Our fondest desire would be to keep NASA on the very frontier of space activity, letting commercial provider fill in for those activities which are not frontier activities. We will be putting some money where our mouth is.

The Space Frontier Foundation did notice that, and, not surprisingly, heartily endorses it and calls in supporters to defend the plan: “Money must be allocated and the agency’s tendency to make creeping changes which ultimately kill innovation must be blocked.”

More on Operation Offset

The Republican Study Committee (RSC) formally introduced yesterday “Operation Offset”, its proposed collection of budget cuts and related measures designed to pay for hurricane relief without increasing taxes or running up the budget deficit. As previously reported, the proposal calls for cutting “NASA’s New Moon/Mars Initiative”. The program is just one of dozens that the RSC offers up on the chopping block, but unlike most of the others, the report provides little justification for the cut:

In 2004, the President announced a new initiative to explore the Moon and Mars with the goal of returning humans to the Moon by 2020. NASA currently intends to use the savings from phasing out the space shuttle in 2012 to fund this program. Savings: $44 billion over ten years ($11.5 billion over five years)

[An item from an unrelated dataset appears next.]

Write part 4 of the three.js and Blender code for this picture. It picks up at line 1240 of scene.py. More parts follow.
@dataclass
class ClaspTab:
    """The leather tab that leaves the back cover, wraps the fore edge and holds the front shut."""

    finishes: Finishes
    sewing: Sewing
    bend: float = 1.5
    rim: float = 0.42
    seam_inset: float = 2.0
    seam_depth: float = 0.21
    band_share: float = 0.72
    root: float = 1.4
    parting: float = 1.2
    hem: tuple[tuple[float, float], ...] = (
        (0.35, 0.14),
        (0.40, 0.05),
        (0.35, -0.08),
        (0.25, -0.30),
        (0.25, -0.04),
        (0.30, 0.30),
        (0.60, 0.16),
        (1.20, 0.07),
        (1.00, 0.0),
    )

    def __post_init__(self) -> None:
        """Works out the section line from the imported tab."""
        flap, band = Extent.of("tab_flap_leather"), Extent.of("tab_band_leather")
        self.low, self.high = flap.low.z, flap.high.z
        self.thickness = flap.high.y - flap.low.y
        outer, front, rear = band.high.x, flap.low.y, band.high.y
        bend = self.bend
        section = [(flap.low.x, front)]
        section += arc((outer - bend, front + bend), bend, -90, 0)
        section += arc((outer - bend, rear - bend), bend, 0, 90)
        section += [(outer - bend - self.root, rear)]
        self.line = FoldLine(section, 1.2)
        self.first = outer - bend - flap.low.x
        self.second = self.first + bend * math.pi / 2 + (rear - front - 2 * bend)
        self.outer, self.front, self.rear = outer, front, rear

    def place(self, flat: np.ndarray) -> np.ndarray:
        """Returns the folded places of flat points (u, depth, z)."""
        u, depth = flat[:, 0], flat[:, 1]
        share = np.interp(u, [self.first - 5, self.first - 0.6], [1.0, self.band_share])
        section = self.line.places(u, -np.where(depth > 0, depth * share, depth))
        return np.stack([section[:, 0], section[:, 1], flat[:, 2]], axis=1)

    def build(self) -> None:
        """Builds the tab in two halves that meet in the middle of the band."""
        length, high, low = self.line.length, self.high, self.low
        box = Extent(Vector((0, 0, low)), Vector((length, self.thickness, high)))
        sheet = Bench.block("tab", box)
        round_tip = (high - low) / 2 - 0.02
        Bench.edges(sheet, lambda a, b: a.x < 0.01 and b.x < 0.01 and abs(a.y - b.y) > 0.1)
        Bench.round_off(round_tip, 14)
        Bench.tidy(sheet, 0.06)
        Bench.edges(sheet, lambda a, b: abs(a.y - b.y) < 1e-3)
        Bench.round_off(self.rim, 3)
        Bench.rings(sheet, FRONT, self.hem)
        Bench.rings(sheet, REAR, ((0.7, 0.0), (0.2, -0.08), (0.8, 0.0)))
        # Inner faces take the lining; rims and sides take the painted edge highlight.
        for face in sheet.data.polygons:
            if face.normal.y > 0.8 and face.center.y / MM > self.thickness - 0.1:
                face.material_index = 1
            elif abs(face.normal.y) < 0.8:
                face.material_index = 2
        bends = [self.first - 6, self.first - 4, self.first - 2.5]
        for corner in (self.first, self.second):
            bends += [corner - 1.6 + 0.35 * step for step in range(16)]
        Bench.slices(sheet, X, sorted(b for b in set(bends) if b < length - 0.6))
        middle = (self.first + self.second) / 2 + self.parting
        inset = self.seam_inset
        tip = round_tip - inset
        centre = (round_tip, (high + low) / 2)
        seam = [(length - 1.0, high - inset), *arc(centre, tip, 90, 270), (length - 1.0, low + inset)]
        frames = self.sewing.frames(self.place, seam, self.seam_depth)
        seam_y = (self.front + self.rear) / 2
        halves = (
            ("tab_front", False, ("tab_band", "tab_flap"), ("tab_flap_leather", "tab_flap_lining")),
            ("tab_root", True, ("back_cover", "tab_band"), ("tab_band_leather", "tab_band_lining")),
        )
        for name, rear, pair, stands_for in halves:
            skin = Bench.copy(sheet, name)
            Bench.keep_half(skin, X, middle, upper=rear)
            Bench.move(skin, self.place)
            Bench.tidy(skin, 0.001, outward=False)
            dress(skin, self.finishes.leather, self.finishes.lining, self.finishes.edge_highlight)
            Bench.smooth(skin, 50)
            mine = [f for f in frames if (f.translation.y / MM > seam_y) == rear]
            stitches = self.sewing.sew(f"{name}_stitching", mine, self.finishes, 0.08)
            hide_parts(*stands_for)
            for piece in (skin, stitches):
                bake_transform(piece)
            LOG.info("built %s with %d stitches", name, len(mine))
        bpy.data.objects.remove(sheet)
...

For nearly all the other programs in the report, the RSC offers some explanation why the program is question is duplicative or otherwise unnecessary, but not so here. Moreover, they’re retiring the shuttle a couple years later than what has been planned all along under the VSE.

The RSC counts about 100 members of Congress in its membership, but that doesn’t mean that all 100 members are in complete agreement on the proposed cuts. Rep. Ted Poe (R-TX), a Houston-area Congressman and RSC member, spoke out in particular against the NASA cuts at a press conference, the Houston Chronicle reported. “NASA is one of those programs the American people receive benefits from,” he said.